Who’s doing the drinking on stage – Justin or Kiki? And does it always have to be Canadian Club?

JB: Kiki does all the drinking. Justin doesn’t drink on stage. It’s strictly for professional purposes. Kiki only drinks Canadian Club. CC for Kiki. You have to have consistency with your addictions or you’re screwed.

Is there anything in particular you like to do when you’re in San Francisco?

KM: I like going to the Palace of the Legion of Honor where I had my first date at 17. I also enjoy visiting Gangway, a crazy gay bar in the Tenderloin. They have bingo on Monday nights. And I have to eat burritos.

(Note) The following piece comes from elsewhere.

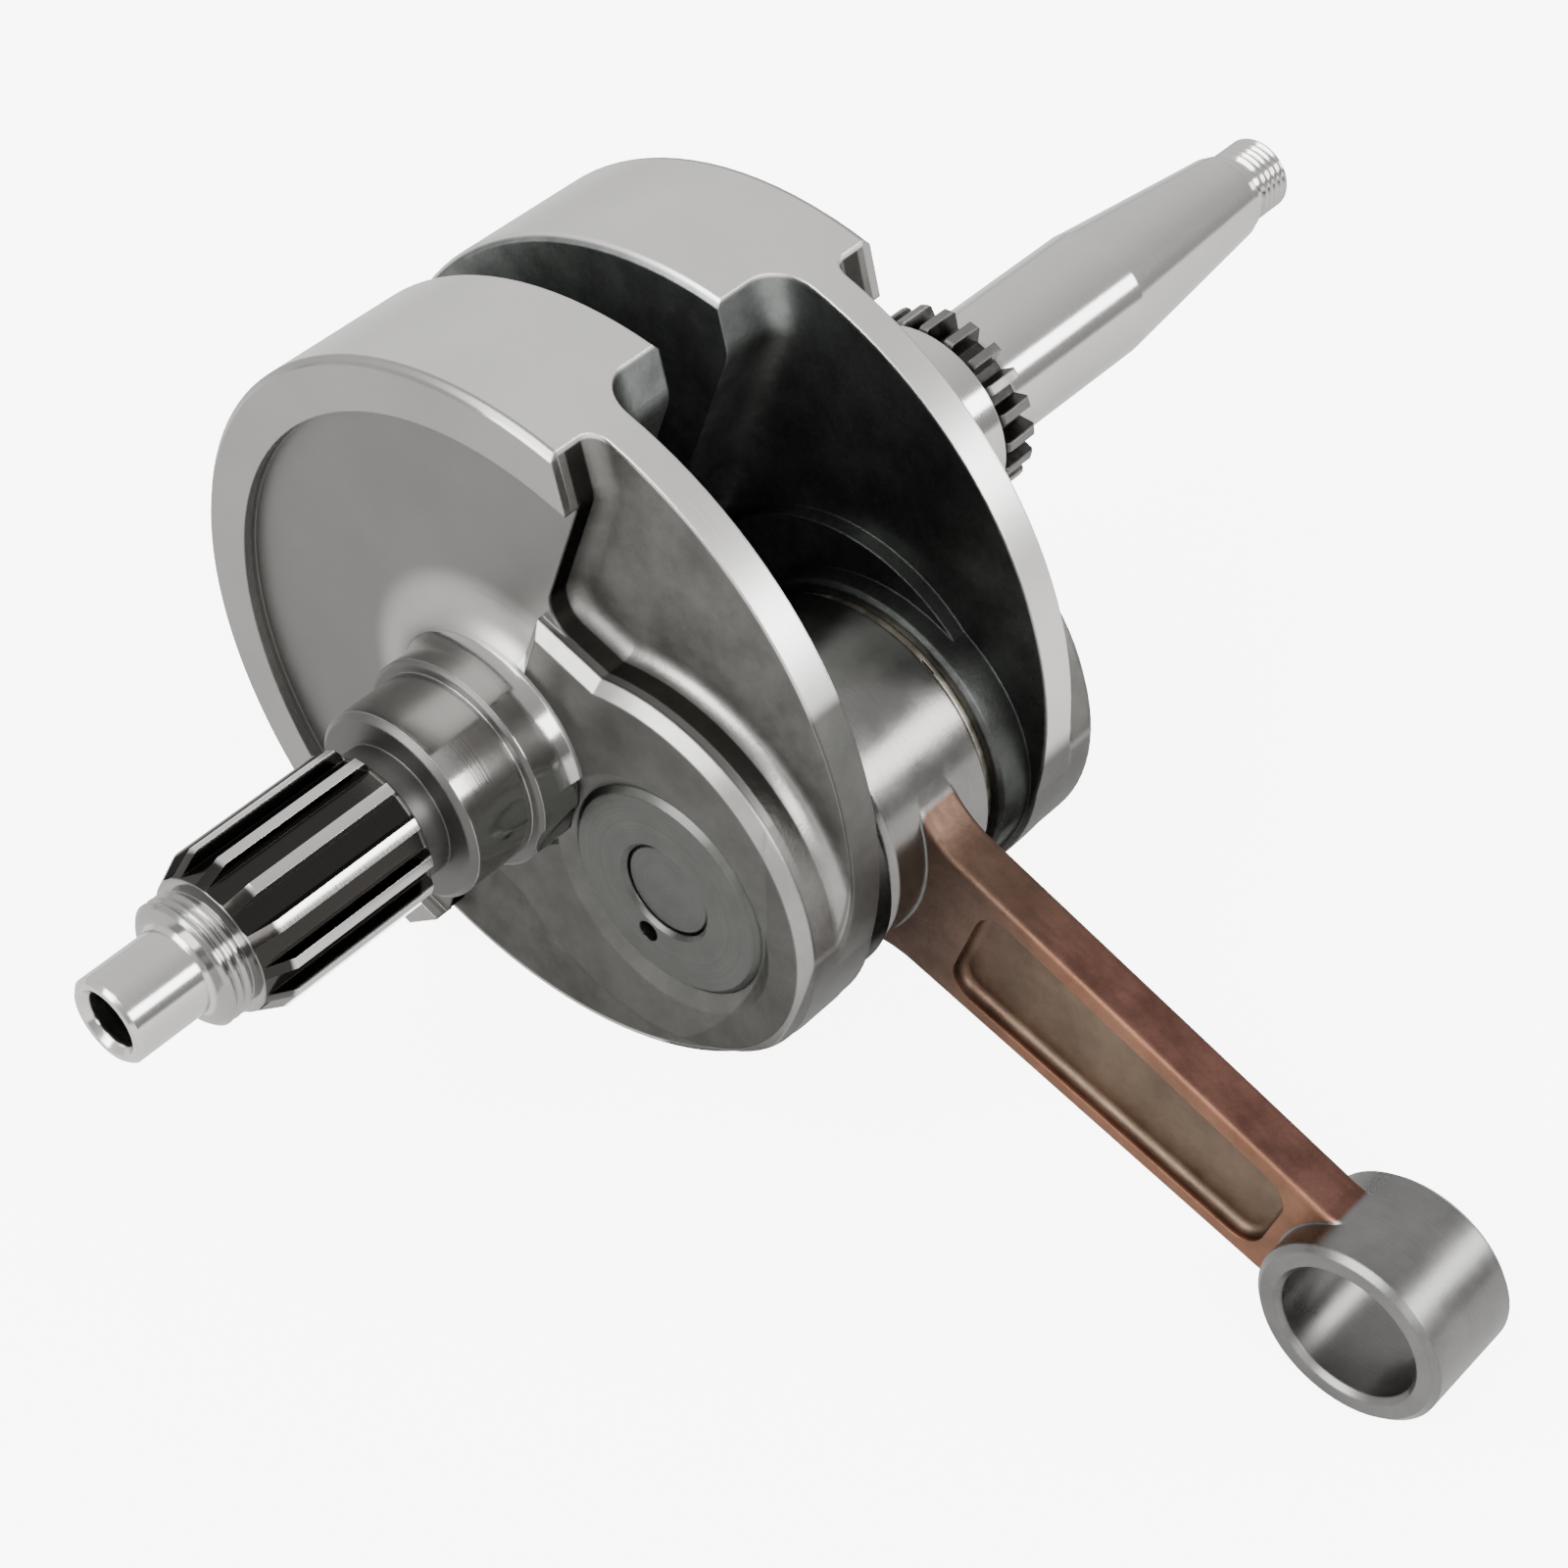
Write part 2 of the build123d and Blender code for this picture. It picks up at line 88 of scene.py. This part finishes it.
# ---- colours of the metals, linear ----
forged_grey = (0.134, 0.130, 0.123)
# painted shade: the walls where the plate steps up to the recess and the pin boss are darkened as if in
# shadow
step_painted_shade = (0.040, 0.038, 0.035)
recess_grey = (0.158, 0.154, 0.148)
# painted highlight along the fillet where the pin boss rises from the plate
boss_foot_painted_highlight = (0.250, 0.243, 0.232)
boss_grey = (0.096, 0.095, 0.089)
# painted highlight on the bevel round the pin boss face
bevel_painted_highlight = (0.260, 0.255, 0.245)
hub_foot_grey = (0.33, 0.322, 0.31)
shaft_bright = (0.53, 0.518, 0.505)
# painted shade: the hub and journal beside the web are a darker copy of the shaft steel
journal_painted_shade = (0.37, 0.362, 0.352)
thread_grey = (0.30, 0.293, 0.285)
rim_bright = (0.62, 0.605, 0.59)
rim_face_grey = (0.290, 0.282, 0.273)
cheek_grey = (0.095, 0.094, 0.089)
# painted shade on the shaft shoulders that face along the axis and in the neck groove
shoulder_painted_shade = (0.090, 0.088, 0.084)
# painted light and shade on the inner faces between the webs
inside_painted_light = (0.165, 0.174, 0.168)
inside_painted_shade = (0.060, 0.063, 0.060)
# painted shade down in the spline grooves
groove_painted_shade = (0.030, 0.028, 0.026)
plug_grey = (0.080, 0.082, 0.077)
pin_grey = (0.080, 0.082, 0.076)
gear_dark = (0.045, 0.043, 0.040)
gear_tip_grey = (0.16, 0.155, 0.15)
small_end_grey = (0.150, 0.148, 0.144)
big_end_grey = (0.190, 0.185, 0.177)
# painted shade inside the wrist pin bore
wrist_bore_painted_shade = (0.13, 0.127, 0.122)
copper_side = (0.092, 0.044, 0.034)
copper_channel = (0.125, 0.088, 0.062)
# copper plating brightened as a painted highlight on the flange faces
copper_flange_highlight = (0.200, 0.098, 0.060)
copper_root = (0.088, 0.054, 0.039)
washer_bronze = (0.42, 0.38, 0.32)
roller_bright = (0.66, 0.65, 0.63)
key_grey = (0.45, 0.44, 0.42)
cage_bronze = (0.50, 0.45, 0.36)
floor_grey = (0.55, 0.55, 0.545)
paper_white = (1.0, 1.0, 0.995)
white = (1.0, 1.0, 1.0)
glancing_grey = (0.25, 0.25, 0.25)  # scaled steel mirrors little at a glancing angle


class Finish:
    """One material, built as a node graph. Every argument may be a number, a colour or a socket."""

    def __init__(self, name):
        self.material = bpy.data.materials.new(name)
        self.material.use_nodes = True
        self.tree = self.material.node_tree
        self.shader = self.tree.nodes["Principled BSDF"]
        source = self.add("ShaderNodeTexCoord")
        self.place = source.outputs["Object"]
        self.normal = source.outputs["Normal"]
        split = self.add("ShaderNodeSeparateXYZ")
        self.link(self.place, split.inputs[0])
        self.x, self.y, self.z = split.outputs
        self.depth = self.calc("ABSOLUTE", self.x)
        self.radius = self.distance(crank_axis)

    def add(self, kind, **settings):
        node = self.tree.nodes.new(kind)
        for name, value in settings.items():
            setattr(node, name, value)
        return node

    def link(self, value, socket):
        if isinstance(value, bpy.types.NodeSocket):
            self.tree.links.new(value, socket)
        elif isinstance(value, tuple) and len(value) == 3 and len(socket.default_value) == 4:
            socket.default_value = (*value, 1.0)
        else:
            socket.default_value = value

    def calc(self, operation, *values):
        node = self.add("ShaderNodeMath", operation=operation)
        for value, socket in zip(values, node.inputs):
            self.link(value, socket)
        return node.outputs[0]

    def along(self, direction, origin=crank_axis):
        """Distance from origin along a direction."""
        node = self.add("ShaderNodeVectorMath", operation="DOT_PRODUCT")
        self.link(self.place, node.inputs[0])
        self.link(tuple(direction), node.inputs[1])
        return self.calc("SUBTRACT", node.outputs["Value"], direction.dot(origin))

    def distance(self, centre):
        """Distance from the line through centre that runs along X."""
        across = self.calc("SUBTRACT", self.y, centre.y)
        up = self.calc("SUBTRACT", self.z, centre.z)
        squares = self.calc("ADD", self.calc("MULTIPLY", across, across), self.calc("MULTIPLY", up, up))
        return self.calc("SQRT", squares)

    def ramp(self, value, start, end, low=0.0, high=1.0):
        """low before start, high after end, and smooth between them."""
        node = self.add("ShaderNodeMapRange", interpolation_type="SMOOTHSTEP")
        for item, socket in zip((value, start, end, low, high), node.inputs):
            self.link(item, socket)
        return node.outputs[0]

    def over(self, value, edge, blur=0.0002):
        return self.ramp(value, edge - blur, edge + blur)

    def under(self, value, edge, blur=0.0002):
        return self.ramp(value, edge - blur, edge + blur, 1.0, 0.0)

    def within(self, value, start, end, blur=0.0002):
        return self.both(self.over(value, start, blur), self.under(value, end, blur))

    def both(self, *masks):
        result = masks[0]
        for mask in masks[1:]:
            result = self.calc("MULTIPLY", result, mask)
        return result

    def either(self, *masks):
        result = masks[0]
        for mask in masks[1:]:
            result = self.calc("MAXIMUM", result, mask)
        return result

    def facing_ends(self):
        """1 on faces that look along the crank axis, 0 on faces that look across it."""
        split = self.add("ShaderNodeSeparateXYZ")
        self.link(self.normal, split.inputs[0])
        return self.ramp(self.calc("ABSOLUTE", split.outputs[0]), 0.45, 0.62)

    def mix(self, mask, first, second):
        """first where the mask is 0 and second where it is 1, for numbers and for colours."""
        kinds = [getattr(value, "type", "") for value in (first, second)]
        colours = "RGBA" in kinds or isinstance(first, tuple) or isinstance(second, tuple)
        node = self.add("ShaderNodeMix", data_type="RGBA" if colours else "FLOAT")
        sockets = [socket for socket in node.inputs if socket.enabled]
        for value, socket in zip((mask, first, second), sockets):
            self.link(value, socket)
        return [socket for socket in node.outputs if socket.enabled][0]

    def layers(self, base, *masked):
        """The base with each (mask, value) laid over it in turn."""
        for mask, value in masked:
            base = self.mix(mask, base, value)
        return base

    def noise(self, scale, detail=3.0, rough=0.5, stretch=None):
        """Cloudy pattern, 0 to 1, with about scale spots to the metre."""
        node = self.add("ShaderNodeTexNoise")
        node.inputs["Scale"].default_value = scale
        node.inputs["Detail"].default_value = detail
        node.inputs["Roughness"].default_value = rough
        place = self.place
        if stretch:
            mapping = self.add("ShaderNodeMapping")
            mapping.inputs["Scale"].default_value = stretch
            self.link(place, mapping.inputs["Vector"])
            place = mapping.outputs[0]
        self.link(place, node.inputs["Vector"])
        return node.outputs[0]

    def lines(self, value, pitch):
        """Tool marks that run round the axis, of uneven depth, 0 to 1."""
        node = self.add("ShaderNodeTexNoise", noise_dimensions="1D")
        node.inputs["Scale"].default_value = 1.0
        node.inputs["Detail"].default_value = 2.0
        self.link(self.calc("DIVIDE", value, pitch), node.inputs["W"])
        return node.outputs[0]

    def tint(self, colour, value, amount):
        """The colour, darker and lighter by amount as value goes from 0 to 1."""
        node = self.add("ShaderNodeHueSaturation")
        self.link(self.ramp(value, 0.25, 0.75, 1.0 - amount, 1.0 + amount), node.inputs["Value"])
        self.link(colour, node.inputs["Color"])
        return node.outputs[0]

    def bump(self, height, depth, normal=None):
        """A normal from a height of 0 to 1 that stands for depth metres."""
        node = self.add("ShaderNodeBump")
        node.inputs["Distance"].default_value = 1.0
        self.link(self.calc("MULTIPLY", height, depth), node.inputs["Height"])
        if normal is not None:
            self.link(normal, node.inputs["Normal"])
        return node.outputs[0]

    def soft_edges(self, radius):
        """A normal that rounds every edge a little, as handling and tumbling do."""
        node = self.add("ShaderNodeBevel", samples=4)
        self.link(radius, node.inputs["Radius"])
        return node.outputs[0]

    def finish(self, colour, roughness, normal, metallic=1.0):
        self.link(colour, self.shader.inputs["Base Color"])
        self.link(roughness, self.shader.inputs["Roughness"])
        self.link(normal, self.shader.inputs["Normal"])
        self.link(metallic, self.shader.inputs["Metallic"])
        return self.material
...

JB: I consider Trannyshack to be a spiritual ground. I like to drink endless cups of coffee at Café Flore on Market Street. I also always visit El Toro Taqueria in The Mission.

Will you ever retire?

KM: Kiki and Herb wouldn’t know what to do with themselves in retirement. They’ll go on forever like Steve and Eydie.

JB: My original Kiki dress belonged to the San Francisco drag queen Ambi Sextrous. I suppose I’ll pass on my breasts, wig, dress, and shoes some day too. Those red heels can torture some other poor tranny for the rest of her life.